If a child calls you names, this is not something to laugh at. This is serious.

3. Kids should be required to put their own toys away and pick up after themselves.

By age 2, they can help you put toys in a toybox. By age 5 or 6, they can start to make their own beds. (Here’s a list of age-appropriate chores).

4. Children should sit at a table during mealtimes and should eat what is on their plate.

Parents, in general, should not be preparing a separate meal for children once they reach 3, because they should be eating what you eat (when making tacos, I used to take out ground beef before I added the spice to give to the girls, but in general they ate what we made, even if they didn’t like it).

5. Children, in general, should understand the difference between being in public and being at home.

By age 4, they should be able to act properly in public, within limits.
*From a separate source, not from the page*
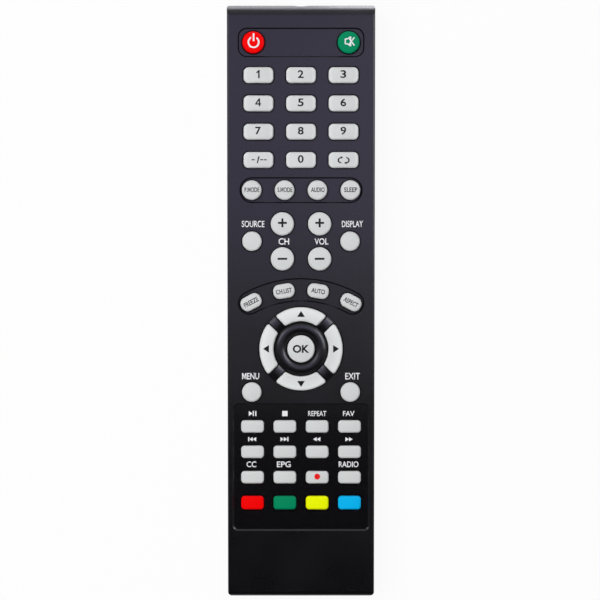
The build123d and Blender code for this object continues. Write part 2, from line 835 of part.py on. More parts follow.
def make_key(key):
    """Key with a crowned cap, a flange that stays under the face, and a plunger that meets the board."""
    crown = pad_crown_radius if key.shape == "arrow" else key_crown_radius
    plunger = plunger_point(key)
    with BuildPart() as piece:
        with BuildSketch(Plane.XY.offset(flange_bottom)):
            add(key_plan(key, flange_width))
        extrude(amount=flange_thickness)
        with BuildSketch(Plane.XY.offset(flange_top)):
            add(key_plan(key))
        extrude(amount=key_top - flange_top)
        with Locations((key.x, key.y, key_top - crown)):
            Sphere(crown, mode=Mode.INTERSECT)
        fillet(piece.faces().sort_by(Axis.Z)[-1].edges(), key_edge_radius)
        with BuildSketch(Plane.XY.offset(plunger_bottom)):
            with Locations(plunger):
                Circle(plunger_radius)
        extrude(amount=flange_bottom - plunger_bottom)
    piece.part.label = key.name
    return piece.part


case_pieces = [
    make_upper_case(),
    make_lower_case(),
    make_battery_door(),
    make_circuit_board(),
    make_keypad_mat(),
    make_board_parts(),
    make_infrared_led(),
    make_battery_contacts(),
    make_battery_cells(),
]
for piece in case_pieces + [make_key(key) for key in all_keys]:
    export_step(piece, f"parts/{piece.label}.step")
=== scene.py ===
"""A television remote control on a white table: its finishes, its printed marks, the light and the camera."""

import json
from math import cos, pi, radians, sin

import bmesh
import bpy
from mathutils import Matrix, Vector
from mathutils.bvhtree import BVHTree


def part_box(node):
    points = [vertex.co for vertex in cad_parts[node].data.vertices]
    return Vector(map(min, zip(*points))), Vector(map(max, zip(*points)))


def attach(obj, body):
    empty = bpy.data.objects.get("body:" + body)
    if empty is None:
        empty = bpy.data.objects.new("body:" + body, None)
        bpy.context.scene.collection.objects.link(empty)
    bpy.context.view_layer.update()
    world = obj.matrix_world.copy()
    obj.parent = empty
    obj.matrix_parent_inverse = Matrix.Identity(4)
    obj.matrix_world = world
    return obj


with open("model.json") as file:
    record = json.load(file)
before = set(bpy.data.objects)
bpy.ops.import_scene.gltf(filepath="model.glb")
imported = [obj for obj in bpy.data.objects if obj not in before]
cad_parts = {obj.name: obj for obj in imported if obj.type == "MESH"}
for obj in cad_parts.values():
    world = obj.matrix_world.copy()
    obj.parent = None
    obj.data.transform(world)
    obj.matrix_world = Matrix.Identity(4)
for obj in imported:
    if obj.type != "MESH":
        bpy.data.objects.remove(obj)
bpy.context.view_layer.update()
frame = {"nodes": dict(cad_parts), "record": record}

mm = 0.001

# Camera: straight above the face, with a long lens
view_width = 203.04 * mm
view_centre = (-0.35 * mm, 0.13 * mm)
camera_lens = 200.0
camera_sensor = 36.0
camera_near, camera_far = 0.05, 20.0

# Table: how far it reaches, how far it lies below the back, its colour and how much of it glows
table_reach = 3.0
table_drop = 0.02 * mm
table_colour = 0.86
table_glow = 0.93

# Ink of the marks: how far it stands proud of a surface, how deep its foot goes and how long its edges may be
ink_proud = 0.03 * mm
ink_foot = 0.06 * mm
ink_step = 0.45 * mm

# Points closer than this are one, and a face thinner than this share of its length is a sliver
same_point = 0.001 * mm
sliver_share = 0.001

# Sizes of numbers and words, and widths of the strokes of signs
digit_height, digit_width = 2.65 * mm, 1.95 * mm
key_word_height = 1.6 * mm
pad_word_height = 2.2 * mm
media_word_height = 1.75 * mm
low_word_height = 2.0 * mm
sign_stroke = 0.68 * mm
thin_stroke = 0.4 * mm

# The pointers of the arrow keys stand this far from the middle of the pad
pointer_radius = 11.85 * mm

# The face lies this far below the tops of the keys, whose colour ends a little way below the face in a short
# fade to black, a painted shade for the gap round each key
key_proud = 1.3 * mm
gap_shade_below_face = 0.45 * mm
gap_shade_fade = 0.1 * mm

# The rims of the keys are painted paler from this far below the top, a painted highlight, and below their
# colour the keys are black silicone, which paints the shade in the gaps round them
rim_highlight_below_top = 0.55 * mm
rim_highlight_tint = 1.18
black_silicone_and_gap_shade = (0.008, 0.008, 0.009)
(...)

If a child throws a temper tantrum, they should be reprimanded and dealt with appropriately.

Naturally these are things that will be difficult. Getting my girls to eat what I cooked was always a challenge when they were young. I’m not saying, then, that these things will be easy. They should at least, however, be on your radar screen. Move towards these goals, even if you’re not completely attaining them. At least know that you should be aiming there. I know some parents who do not even seem to be aiming there, assuming that it is impossible.
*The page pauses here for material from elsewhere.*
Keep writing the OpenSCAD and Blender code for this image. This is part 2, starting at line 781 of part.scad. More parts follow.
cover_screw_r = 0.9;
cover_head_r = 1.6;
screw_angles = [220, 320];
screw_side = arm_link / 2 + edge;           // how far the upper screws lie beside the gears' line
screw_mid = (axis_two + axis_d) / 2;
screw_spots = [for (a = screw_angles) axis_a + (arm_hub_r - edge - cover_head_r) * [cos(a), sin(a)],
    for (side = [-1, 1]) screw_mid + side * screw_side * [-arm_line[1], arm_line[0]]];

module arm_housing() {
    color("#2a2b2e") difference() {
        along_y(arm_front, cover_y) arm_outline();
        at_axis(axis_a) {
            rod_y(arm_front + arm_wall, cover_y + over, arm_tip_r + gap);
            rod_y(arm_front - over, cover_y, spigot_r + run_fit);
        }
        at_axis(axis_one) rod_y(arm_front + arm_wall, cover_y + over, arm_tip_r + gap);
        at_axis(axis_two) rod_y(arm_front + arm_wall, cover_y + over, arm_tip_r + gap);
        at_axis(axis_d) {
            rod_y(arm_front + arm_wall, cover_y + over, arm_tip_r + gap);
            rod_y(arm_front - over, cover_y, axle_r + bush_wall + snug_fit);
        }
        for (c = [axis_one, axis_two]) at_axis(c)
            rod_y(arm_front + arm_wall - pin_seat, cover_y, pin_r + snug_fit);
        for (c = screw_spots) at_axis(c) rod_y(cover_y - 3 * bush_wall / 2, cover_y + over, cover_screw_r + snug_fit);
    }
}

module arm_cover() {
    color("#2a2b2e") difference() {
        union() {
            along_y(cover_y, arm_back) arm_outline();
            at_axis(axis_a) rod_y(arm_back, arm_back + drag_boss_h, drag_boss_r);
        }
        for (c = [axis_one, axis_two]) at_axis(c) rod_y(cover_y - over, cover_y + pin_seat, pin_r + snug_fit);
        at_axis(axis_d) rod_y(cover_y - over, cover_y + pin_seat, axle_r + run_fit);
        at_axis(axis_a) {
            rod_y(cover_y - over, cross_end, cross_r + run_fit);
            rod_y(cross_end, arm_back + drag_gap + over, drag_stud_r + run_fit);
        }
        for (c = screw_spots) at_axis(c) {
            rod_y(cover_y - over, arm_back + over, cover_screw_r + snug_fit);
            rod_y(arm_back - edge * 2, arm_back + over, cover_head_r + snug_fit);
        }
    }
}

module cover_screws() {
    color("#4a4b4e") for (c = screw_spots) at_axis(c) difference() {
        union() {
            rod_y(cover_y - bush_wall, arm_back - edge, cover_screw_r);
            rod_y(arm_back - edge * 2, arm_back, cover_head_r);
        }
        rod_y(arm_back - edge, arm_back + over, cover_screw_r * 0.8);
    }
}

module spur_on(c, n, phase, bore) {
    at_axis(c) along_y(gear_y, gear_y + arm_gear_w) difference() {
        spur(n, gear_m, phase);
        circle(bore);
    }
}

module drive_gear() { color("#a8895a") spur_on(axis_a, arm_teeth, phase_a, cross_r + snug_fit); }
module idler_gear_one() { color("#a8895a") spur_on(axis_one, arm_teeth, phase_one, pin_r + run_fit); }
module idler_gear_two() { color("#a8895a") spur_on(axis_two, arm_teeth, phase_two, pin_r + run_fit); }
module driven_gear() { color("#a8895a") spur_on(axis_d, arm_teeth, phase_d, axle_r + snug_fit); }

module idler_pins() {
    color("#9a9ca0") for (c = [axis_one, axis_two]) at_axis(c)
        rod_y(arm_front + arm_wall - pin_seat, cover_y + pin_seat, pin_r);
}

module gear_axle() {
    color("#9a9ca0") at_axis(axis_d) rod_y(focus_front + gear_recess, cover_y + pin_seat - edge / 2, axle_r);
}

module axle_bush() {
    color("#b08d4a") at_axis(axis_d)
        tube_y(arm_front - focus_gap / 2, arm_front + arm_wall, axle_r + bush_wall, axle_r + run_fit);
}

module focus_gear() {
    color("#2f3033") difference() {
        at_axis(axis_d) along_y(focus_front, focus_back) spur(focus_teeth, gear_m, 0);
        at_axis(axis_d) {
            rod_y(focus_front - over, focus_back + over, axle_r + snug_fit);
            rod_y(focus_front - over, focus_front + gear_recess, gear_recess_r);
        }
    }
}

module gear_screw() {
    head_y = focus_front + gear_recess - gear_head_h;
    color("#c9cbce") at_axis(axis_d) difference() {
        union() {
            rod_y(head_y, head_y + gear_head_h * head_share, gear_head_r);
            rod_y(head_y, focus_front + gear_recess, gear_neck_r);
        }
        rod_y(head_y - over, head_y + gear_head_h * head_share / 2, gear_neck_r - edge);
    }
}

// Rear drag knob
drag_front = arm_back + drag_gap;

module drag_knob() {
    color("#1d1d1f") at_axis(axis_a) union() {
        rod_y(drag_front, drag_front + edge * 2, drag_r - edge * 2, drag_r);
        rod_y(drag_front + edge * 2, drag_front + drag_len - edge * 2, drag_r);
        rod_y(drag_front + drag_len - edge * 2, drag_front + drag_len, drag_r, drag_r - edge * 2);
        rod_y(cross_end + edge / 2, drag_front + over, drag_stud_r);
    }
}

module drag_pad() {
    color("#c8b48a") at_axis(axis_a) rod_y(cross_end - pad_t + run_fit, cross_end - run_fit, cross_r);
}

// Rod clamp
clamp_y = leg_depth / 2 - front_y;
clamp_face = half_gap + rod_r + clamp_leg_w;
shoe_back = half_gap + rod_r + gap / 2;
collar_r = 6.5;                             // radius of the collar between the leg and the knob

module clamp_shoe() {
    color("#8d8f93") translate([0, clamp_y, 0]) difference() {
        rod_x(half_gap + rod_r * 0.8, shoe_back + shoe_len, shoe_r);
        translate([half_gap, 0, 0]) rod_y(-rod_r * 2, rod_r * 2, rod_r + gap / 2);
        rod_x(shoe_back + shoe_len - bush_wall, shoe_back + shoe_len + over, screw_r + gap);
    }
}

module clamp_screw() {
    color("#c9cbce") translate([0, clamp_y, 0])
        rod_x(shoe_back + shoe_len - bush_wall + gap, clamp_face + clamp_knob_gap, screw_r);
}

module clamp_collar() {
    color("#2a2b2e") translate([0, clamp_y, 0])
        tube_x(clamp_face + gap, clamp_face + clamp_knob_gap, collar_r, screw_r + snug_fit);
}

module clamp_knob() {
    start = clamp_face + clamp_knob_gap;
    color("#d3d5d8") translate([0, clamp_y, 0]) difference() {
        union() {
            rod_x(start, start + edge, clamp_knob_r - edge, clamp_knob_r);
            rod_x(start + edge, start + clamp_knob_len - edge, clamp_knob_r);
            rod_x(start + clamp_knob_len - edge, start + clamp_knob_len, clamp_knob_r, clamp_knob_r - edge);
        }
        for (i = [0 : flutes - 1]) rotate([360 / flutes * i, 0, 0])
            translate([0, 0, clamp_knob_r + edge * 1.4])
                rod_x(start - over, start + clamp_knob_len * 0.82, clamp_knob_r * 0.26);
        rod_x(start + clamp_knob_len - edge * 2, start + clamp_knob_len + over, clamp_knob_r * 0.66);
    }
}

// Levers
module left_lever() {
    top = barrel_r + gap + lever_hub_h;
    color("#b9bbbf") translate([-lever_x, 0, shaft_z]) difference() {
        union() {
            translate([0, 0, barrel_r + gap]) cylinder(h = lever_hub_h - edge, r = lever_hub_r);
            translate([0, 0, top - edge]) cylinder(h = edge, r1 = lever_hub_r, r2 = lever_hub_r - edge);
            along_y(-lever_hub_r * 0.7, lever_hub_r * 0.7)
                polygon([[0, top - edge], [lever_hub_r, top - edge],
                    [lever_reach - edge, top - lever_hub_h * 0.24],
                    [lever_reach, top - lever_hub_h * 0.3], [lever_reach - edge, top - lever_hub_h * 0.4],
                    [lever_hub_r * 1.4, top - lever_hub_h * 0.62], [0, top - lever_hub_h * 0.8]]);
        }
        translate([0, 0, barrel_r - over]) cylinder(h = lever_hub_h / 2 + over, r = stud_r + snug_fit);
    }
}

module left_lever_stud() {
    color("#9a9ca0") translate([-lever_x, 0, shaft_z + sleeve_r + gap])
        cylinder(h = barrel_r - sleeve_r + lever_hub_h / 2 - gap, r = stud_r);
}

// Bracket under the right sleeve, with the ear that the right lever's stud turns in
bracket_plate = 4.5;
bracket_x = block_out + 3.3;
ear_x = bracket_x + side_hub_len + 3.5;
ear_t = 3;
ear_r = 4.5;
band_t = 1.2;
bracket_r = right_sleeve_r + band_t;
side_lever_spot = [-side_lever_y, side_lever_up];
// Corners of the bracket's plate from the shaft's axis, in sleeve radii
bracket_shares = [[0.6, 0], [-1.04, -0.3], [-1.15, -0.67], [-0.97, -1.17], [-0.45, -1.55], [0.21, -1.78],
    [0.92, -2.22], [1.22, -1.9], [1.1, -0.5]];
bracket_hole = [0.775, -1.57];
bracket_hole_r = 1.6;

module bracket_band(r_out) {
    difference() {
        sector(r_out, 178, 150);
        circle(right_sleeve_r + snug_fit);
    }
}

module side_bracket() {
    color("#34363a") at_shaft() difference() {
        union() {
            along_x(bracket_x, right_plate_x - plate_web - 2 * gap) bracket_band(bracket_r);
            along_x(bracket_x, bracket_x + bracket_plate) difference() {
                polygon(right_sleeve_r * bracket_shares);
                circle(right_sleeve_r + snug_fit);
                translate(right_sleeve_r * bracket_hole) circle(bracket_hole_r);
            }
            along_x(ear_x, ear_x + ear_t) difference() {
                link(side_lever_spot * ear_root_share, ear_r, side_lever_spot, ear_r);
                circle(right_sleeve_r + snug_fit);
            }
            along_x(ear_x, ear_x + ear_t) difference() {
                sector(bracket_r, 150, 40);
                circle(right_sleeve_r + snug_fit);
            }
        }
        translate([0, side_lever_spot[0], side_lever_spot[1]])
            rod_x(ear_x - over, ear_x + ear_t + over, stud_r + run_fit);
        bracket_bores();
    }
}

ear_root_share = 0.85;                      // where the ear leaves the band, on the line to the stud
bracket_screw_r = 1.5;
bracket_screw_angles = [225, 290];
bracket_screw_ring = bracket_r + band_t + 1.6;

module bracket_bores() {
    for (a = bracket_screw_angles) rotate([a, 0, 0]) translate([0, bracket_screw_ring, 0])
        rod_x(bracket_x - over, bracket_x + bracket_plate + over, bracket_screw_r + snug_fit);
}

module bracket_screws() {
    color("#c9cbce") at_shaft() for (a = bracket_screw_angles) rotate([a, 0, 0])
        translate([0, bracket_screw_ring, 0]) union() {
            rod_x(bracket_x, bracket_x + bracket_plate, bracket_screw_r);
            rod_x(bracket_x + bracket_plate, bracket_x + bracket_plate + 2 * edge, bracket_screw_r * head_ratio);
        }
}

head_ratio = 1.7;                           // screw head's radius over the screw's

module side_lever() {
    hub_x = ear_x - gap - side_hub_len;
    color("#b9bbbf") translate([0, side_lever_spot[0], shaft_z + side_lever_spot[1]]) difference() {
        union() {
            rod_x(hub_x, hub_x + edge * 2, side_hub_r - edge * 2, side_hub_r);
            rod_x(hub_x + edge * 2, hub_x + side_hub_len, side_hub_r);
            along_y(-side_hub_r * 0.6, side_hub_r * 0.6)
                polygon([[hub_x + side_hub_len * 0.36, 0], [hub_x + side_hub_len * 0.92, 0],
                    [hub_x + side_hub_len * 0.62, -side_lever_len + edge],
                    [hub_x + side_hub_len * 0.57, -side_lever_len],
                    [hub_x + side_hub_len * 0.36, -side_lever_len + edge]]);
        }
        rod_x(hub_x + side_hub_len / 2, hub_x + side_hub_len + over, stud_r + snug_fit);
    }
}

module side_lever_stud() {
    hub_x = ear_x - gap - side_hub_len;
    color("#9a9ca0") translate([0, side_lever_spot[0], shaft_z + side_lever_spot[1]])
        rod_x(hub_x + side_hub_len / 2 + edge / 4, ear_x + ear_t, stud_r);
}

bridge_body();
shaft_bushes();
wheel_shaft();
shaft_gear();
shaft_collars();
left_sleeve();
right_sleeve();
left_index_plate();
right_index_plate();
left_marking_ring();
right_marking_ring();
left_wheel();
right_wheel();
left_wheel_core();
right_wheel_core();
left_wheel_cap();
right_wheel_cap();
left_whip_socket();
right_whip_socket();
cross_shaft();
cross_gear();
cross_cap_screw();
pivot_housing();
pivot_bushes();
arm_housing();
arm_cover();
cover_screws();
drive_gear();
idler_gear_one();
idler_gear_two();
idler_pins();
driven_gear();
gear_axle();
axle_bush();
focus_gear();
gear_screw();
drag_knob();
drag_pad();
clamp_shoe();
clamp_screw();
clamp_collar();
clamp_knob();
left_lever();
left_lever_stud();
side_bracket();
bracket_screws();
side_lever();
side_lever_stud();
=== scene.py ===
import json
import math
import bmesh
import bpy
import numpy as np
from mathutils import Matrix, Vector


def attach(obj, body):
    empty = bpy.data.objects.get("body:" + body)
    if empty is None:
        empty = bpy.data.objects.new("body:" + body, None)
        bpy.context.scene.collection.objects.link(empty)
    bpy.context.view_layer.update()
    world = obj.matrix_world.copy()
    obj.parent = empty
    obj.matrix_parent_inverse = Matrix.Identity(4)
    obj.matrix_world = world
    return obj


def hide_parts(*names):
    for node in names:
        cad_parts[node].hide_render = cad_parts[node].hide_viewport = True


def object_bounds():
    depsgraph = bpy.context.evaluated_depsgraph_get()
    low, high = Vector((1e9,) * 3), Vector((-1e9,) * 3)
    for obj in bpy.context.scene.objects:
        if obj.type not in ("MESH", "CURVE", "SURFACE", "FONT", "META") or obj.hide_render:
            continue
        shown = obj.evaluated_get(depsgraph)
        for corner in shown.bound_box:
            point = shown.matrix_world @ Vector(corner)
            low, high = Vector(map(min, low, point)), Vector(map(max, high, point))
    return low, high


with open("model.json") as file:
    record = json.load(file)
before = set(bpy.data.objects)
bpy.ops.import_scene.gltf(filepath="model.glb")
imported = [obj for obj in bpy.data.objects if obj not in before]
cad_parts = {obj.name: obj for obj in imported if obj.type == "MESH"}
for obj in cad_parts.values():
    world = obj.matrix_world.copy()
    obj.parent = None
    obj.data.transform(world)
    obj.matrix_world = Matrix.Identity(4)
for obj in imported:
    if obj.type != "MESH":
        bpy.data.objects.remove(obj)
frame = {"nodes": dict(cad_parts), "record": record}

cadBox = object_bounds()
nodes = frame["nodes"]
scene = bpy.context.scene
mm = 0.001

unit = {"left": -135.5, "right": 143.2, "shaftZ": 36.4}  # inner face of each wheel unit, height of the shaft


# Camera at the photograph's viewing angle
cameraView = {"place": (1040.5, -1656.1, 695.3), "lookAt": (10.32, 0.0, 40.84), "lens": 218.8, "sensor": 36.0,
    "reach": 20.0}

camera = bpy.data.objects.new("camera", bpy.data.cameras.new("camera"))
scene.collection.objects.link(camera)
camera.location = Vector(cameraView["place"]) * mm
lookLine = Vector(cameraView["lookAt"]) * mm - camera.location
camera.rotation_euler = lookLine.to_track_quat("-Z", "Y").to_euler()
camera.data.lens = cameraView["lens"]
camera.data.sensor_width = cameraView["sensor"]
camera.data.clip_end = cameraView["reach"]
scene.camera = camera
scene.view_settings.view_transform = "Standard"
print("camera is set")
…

It’s not. Kids need to feel that you are confident in your parenting and your discipline, and that you know what is expected. If you don’t know, how will they know? So if your children honestly aren’t listening, and don’t do any of these things, ask for help. It means that you are missing out on some important things in parenting. I’m not trying to be harsh; it’s just that if you understand it, you can work to correct it, and your home life will be so much better.

If you have any specific questions on how to reach any of these things, fire them my way! I’d love to try to help! And in the meantime, remember: you are the parent. You have more power than you realize. Your child wants to listen to you. Don’t be afraid to set limits!